In the Middle East, British forces invaded Turkish territory from the south in 1914 and went on to encourage the Arab population to rise up against their Ottoman rulers.

In 1916, Britain and France struck the Sykes-Picot accord under which they began carving out the shape of the future Middle East.

In 1917, the British launched a huge offensive in Flanders in Belgium in July. The French did the same in April at the Chemin des Dames, a crushing failure that lead to mutinies in the French army.

In October, Italian forces suffered a disastrous defeat at Caporetto, leaving 300,000 prisoners in the hands of German and Austrian forces.

In December, meanwhile, British general Edmund Allenby entered Jerusalem, after the Balfour Declaration in which Britain backed a national homeland for the Jewish people despite promises of self-determination made to the Arab population.

Freed to focus on the Western Front following the Brest-Litovsk treaty that ended Russia's involvement, German forces launched an all-out attempt to break through Allied lines before the arrival of American troops, succeeding in the spring of 1918.
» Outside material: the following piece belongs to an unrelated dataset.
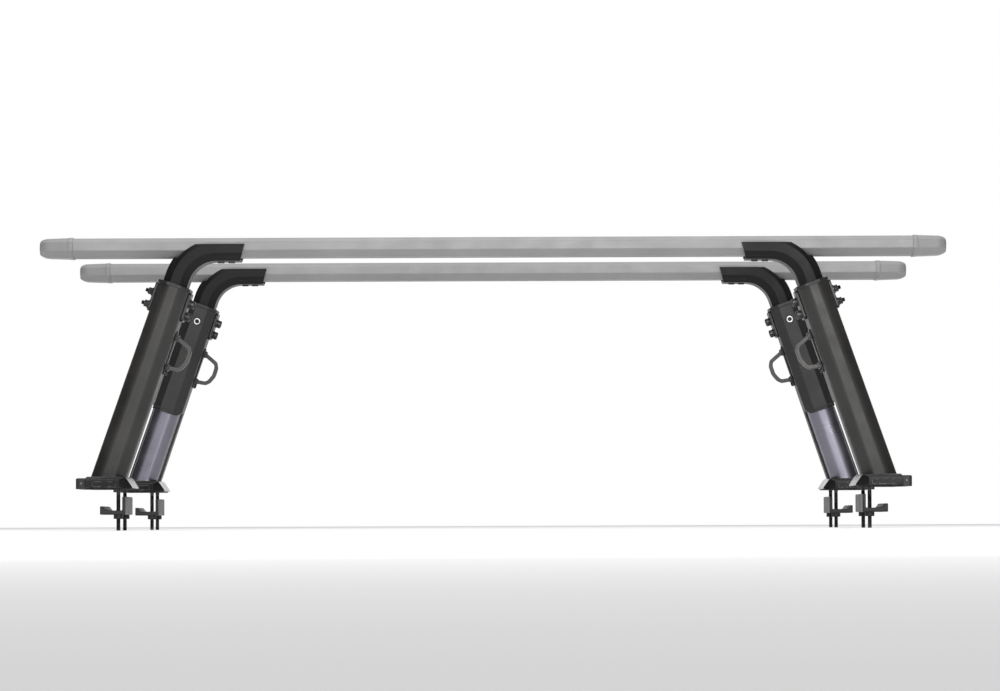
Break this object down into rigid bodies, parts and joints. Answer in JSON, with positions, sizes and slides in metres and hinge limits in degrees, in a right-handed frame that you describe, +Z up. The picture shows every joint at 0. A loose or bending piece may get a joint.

They were once more within reach of the French capital, shelling Paris, when they were stopped by Allied forces placed in April under the unified command of French General Ferdinand Foch.

The Germans, who had seemed poised for victory, collapsed over the summer as the Allies reclaimed northern France with a series of counter-offensives culminating in the Second Battle of the Marne in July.

At the same time the Austro-Hungarian empire, Bulgaria and the Ottoman empire suffered a string of crushing defeats that were to force them into surrender.

On November 9 German Kaiser Wilhelm II abdicated, two days before an armistice was signed that sealed the Allies' victory.

Delirious crowds welcomed news of the armistice in France and Britain, crippled by four years of all-consuming warfare.

But it took years more, with a string of peace treaties to end its various sub-conflicts, for the Great War to come to a final end.